A quantitative approach to nucleophilic organocatalysis

The key steps in most organocatalytic cyclizations are the reactions of electrophiles with nucleophiles. Their rates can be calculated by the linear free-energy relationship log k(20 °C) = s N(E + N), where electrophiles are characterized by one parameter (E) and nucleophiles are characterized by the solvent-dependent nucleophilicity (N) and sensitivity (s N) parameters. Electrophilicity parameters in the range –10 < E < –5 were determined for iminium ions derived from cinnamaldehyde and common organocatalysts, such as pyrrolidines and imidazolidinones, by studying the rates of their reactions with reference nucleophiles.
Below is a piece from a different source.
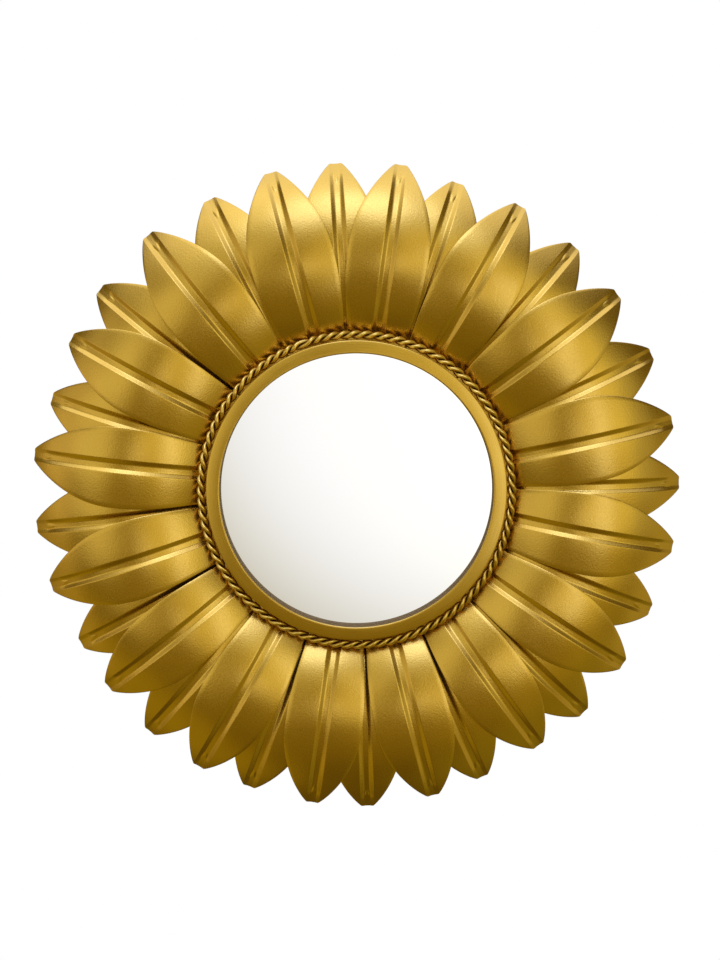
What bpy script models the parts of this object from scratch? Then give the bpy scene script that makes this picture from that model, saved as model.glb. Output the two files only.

Iminium activated reactions of α,β-unsaturated aldehydes can, therefore, be expected to proceed with nucleophiles of 2 < N < 14, because such nucleophiles are strong enough to react with iminium ions but weak enough not to react with their precursor aldehydes. With the N parameters of enamines derived from phenylacetaldehyde and MacMillan’s imidazolidinones one can rationalize why only strong electrophiles, such as stabilized carbenium ions (–8 < E < –2) or hexachlorocyclohexadienone (E = –6.75), are suitable electrophiles for enamine activated reactions with imidazolidinones. Several mechanistic controversies concerning iminium and enamine activated reactions could thus be settled by studying the reactivities of independently synthesized intermediates. Kinetic investigations of the reactions of N-heterocyclic carbenes (NHCs) with benzhydrylium ions showed that they have similar nucleophilicities to common organocatalysts (e.g., PPh3, DMAP, DABCO) but are much stronger (100–200 kJ mol–1) Lewis bases. While structurally analogous imidazolylidenes and imidazolidinylidenes have comparable nucleophilicities and Lewis basicities, the corresponding deoxy Breslow intermediates differ dramatically in reactivity. The thousand-fold higher nucleophilicity of 2-benzylidene-imidazoline relative to 2-benzylidene-imidazolidine is explained by the gain of aromaticity during electrophilic additions to the imidazoline derivatives. O-Methylated Breslow intermediates are a hundred-fold less nucleophilic than deoxy Breslow intermediates.